Wendy Lesser, editor of the excellent Threepenny Review, has launched her own blog - and sets down her own rules:
For one thing, it will be very organized, with listings of its contents (once it accumulates any contents, that is).
For another, I will not be making daily or even weekly postings, and the format will in no way resemble a diary or journal. Each posting will be a little (or not so little) self-contained essay, perhaps more chatty than my usual essays in the magazine, but nonetheless resembling a printed article more than most blog entries do.
And finally, I do not plan to include any photos of my cat or best friends or any other personal items that you would be required to take an interest in. This should come as something of a relief — a blessedly impersonal blog.
Her first post looks at the choreography of Mark Morris:
Mostly, when people call something camp, they mean that it is so bad it is good—bad becomes good because we, with our superior sensibility, can laugh at it. This is so counter to anything Mark Morris is doing, or has ever tried to do, that I find it remarkable anyone could even think to apply this notion to his work. He is always trying to make something good (I am tempted to capitalize Good—that's how important such discriminations are to him). Usually he succeeds; and on the few occasions when he fails, the result is never laughably bad, but frustratingly difficult to absorb. In fact, Morris's least successful dances are, in my opinion, the least likely to be called camp, because they leave the audience feeling blank. It is the ones that provoke laughter in some and tears in others that are most often saddled with this label. And for those of us who lean toward tears (in the snowflake scene of The Hard Nut, for instance, or the final dance of Going Away Party, or the moment when the eponymous nymph learns she's been duped in Platée), nothing is more annoying than the laughter of Morris's so-called fans. We want to leap out of our seats and smother them; we want awed silence, not knowing chuckles and hoots of I-get-it appreciation. We take our Mark Morris seriously — perhaps too seriously — and we resent it when other people do not.

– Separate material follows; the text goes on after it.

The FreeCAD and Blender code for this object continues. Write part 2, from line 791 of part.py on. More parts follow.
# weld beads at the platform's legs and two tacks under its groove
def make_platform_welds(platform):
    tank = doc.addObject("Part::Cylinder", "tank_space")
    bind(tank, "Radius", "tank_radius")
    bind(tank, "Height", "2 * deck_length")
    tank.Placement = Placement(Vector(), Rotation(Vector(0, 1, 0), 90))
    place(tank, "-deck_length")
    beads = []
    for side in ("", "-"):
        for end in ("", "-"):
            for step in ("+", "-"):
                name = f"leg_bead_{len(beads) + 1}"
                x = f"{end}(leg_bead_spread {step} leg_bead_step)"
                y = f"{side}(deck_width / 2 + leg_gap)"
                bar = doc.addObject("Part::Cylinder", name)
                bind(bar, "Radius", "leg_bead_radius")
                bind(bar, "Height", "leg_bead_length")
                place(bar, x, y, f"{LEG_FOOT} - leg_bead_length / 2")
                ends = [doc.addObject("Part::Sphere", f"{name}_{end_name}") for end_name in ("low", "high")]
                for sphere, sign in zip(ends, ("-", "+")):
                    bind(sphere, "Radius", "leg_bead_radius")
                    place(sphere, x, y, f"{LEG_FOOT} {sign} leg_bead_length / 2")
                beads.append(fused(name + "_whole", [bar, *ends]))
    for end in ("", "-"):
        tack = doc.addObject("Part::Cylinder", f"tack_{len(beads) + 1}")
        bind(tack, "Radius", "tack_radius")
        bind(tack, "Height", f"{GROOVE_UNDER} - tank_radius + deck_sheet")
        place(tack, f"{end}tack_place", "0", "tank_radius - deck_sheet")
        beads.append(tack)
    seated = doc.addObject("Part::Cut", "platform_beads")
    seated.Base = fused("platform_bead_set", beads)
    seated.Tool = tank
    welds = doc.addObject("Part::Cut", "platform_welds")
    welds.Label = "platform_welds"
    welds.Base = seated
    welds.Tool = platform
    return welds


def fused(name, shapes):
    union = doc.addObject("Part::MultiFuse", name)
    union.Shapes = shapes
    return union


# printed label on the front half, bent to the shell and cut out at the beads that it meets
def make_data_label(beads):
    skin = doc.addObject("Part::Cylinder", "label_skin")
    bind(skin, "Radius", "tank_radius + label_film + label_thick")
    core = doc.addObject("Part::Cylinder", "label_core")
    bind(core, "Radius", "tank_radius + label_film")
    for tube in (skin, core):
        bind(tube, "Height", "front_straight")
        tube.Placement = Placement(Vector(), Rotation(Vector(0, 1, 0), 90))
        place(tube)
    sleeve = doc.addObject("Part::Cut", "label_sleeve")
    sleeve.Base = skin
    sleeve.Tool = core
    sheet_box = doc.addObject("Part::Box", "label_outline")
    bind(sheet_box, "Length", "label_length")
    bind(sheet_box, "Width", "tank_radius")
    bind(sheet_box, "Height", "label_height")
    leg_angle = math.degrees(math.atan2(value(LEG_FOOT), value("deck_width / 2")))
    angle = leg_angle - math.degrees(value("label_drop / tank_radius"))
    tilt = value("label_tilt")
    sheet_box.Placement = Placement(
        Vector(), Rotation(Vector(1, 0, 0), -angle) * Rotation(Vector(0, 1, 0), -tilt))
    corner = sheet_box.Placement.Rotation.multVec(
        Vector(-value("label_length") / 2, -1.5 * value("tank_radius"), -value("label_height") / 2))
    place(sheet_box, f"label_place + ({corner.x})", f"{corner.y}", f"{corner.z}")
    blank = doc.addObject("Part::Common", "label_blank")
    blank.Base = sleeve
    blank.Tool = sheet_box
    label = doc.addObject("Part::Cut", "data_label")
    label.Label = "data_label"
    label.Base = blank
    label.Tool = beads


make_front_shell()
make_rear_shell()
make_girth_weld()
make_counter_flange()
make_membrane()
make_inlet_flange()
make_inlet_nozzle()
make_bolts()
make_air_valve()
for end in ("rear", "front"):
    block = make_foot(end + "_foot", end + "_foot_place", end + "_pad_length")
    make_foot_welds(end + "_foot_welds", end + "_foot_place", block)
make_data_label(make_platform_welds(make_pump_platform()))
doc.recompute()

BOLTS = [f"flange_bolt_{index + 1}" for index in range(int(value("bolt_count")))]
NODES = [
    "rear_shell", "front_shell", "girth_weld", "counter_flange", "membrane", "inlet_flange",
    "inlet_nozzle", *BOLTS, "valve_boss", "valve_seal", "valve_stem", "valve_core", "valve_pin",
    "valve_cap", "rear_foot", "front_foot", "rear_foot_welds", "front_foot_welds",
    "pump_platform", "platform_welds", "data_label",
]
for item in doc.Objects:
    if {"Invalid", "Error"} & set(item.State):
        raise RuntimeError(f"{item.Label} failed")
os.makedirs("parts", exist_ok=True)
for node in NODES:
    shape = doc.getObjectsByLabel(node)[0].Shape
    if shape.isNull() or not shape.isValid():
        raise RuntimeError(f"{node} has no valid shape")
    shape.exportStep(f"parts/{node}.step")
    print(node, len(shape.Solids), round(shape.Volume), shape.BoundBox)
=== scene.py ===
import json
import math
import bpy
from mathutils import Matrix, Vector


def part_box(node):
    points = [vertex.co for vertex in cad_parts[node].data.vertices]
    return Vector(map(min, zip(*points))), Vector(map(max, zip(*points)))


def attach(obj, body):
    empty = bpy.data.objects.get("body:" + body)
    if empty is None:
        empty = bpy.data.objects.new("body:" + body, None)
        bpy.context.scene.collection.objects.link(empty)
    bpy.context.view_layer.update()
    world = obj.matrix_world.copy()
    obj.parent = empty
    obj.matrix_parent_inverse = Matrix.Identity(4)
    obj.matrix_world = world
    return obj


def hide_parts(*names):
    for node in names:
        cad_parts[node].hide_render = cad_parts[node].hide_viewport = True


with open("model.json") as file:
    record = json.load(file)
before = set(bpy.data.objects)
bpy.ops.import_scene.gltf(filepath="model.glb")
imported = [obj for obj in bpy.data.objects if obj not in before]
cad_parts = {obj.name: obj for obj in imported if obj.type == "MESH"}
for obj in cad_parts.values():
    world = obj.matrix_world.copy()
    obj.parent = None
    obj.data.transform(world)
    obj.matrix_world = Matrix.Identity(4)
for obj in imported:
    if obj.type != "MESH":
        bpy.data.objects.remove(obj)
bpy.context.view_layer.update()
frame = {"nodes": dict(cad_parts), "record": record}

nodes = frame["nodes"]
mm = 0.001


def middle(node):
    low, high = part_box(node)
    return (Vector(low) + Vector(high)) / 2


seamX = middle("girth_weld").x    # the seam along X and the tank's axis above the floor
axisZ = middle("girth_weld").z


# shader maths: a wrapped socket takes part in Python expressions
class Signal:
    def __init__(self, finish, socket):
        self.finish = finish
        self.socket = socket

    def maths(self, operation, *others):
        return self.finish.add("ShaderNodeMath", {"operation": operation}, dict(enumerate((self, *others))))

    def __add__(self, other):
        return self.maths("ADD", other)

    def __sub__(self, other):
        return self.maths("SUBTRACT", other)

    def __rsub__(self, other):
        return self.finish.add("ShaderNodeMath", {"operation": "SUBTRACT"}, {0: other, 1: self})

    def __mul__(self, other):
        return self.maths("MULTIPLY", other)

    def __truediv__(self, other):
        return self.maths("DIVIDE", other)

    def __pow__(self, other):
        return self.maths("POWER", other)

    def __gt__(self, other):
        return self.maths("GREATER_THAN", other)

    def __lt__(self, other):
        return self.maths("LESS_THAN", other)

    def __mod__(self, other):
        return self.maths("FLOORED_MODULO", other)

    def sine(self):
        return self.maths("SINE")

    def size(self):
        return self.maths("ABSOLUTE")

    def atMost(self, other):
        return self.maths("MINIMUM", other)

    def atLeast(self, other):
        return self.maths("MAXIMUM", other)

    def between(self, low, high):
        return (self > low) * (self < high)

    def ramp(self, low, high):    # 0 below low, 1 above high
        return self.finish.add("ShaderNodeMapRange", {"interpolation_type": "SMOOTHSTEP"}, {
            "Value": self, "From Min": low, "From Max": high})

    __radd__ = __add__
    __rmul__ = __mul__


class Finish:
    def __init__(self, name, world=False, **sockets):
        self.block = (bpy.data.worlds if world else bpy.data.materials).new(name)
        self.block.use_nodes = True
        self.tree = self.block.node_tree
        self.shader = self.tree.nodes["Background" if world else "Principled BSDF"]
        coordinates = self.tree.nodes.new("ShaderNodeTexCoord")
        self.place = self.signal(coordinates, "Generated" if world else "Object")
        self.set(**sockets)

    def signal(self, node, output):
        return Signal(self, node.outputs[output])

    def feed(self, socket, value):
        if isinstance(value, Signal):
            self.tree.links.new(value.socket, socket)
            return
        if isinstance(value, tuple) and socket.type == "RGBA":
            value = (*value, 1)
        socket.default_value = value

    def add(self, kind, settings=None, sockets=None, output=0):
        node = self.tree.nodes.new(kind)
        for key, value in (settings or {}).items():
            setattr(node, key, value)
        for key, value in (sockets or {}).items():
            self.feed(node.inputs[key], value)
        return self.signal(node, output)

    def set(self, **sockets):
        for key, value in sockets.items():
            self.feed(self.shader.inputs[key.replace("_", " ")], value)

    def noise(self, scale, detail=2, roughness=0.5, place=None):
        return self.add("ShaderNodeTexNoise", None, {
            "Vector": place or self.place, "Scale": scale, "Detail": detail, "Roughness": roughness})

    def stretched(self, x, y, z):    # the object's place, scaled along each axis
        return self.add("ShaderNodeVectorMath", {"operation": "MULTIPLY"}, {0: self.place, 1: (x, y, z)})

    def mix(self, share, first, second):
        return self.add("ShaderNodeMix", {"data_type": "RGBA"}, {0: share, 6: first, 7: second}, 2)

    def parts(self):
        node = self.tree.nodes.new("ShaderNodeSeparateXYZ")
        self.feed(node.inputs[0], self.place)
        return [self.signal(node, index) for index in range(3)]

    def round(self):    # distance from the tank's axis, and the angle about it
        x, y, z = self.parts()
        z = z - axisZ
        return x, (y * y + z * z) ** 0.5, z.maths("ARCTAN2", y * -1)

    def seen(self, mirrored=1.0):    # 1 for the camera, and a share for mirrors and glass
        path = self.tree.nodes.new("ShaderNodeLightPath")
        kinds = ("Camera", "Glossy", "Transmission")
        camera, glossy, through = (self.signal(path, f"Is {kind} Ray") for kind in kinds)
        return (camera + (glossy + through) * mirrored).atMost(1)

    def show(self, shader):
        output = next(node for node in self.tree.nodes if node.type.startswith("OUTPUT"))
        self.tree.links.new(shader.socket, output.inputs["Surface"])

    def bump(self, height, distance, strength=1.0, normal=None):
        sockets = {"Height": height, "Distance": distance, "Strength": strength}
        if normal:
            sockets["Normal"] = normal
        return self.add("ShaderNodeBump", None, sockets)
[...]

She apparently forgot to add "Oh, and there will be no RSS feeds."
Posted by: Pete | June 19, 2006 at 07:53 AM
I simply have to state that I love the wordplay on "lesser." Her blog certainly seems richer than most.
Posted by: Fadzilah | June 19, 2006 at 09:20 AM
What Pete said. These look to be hand-coded pages rather than a blog. So I don't think this quite counts. Still, just about any Lesser is good Lesser.
Posted by: ed | June 19, 2006 at 04:46 PM
I've been reading some of the posts around on this and I've got to say that the normally expansive/inclusive blogosphere has taken a surprisingly strait-laced view of What A Blog Must Be. I had no idea the rules had so set into stone ...
Posted by: TEV | June 20, 2006 at 04:43 PM
Actually, I took down the paragraph with all those silly rules (or nonrules) after some kind member of the blogging community wrote to me and explained that I really didn't know what I was talking about. So the rest of The Lesser Blog stands, but the part that has everyone in a tizzy has now disappeared from its original location and only exists in quoted form on this and other sites. Ah, well, I guess that is the nature of the blogosphere...
all best,
Wendy
Posted by: Wendy Lesser | July 02, 2006 at 11:00 AM
Wendy, thanks for responding here and at my place. But I'm still extremely curious why you wrote those words in the first place. I've been methodically asking various print media types about why they feel so belligerent about the blogosphere (most recently, Victor Navasky) and they point the finger to us. Can we broker a detente here instead of pointing fingers and getting into a pissing match over who has the more authoritative voice? Seems to me that there's pros and cons to both forms.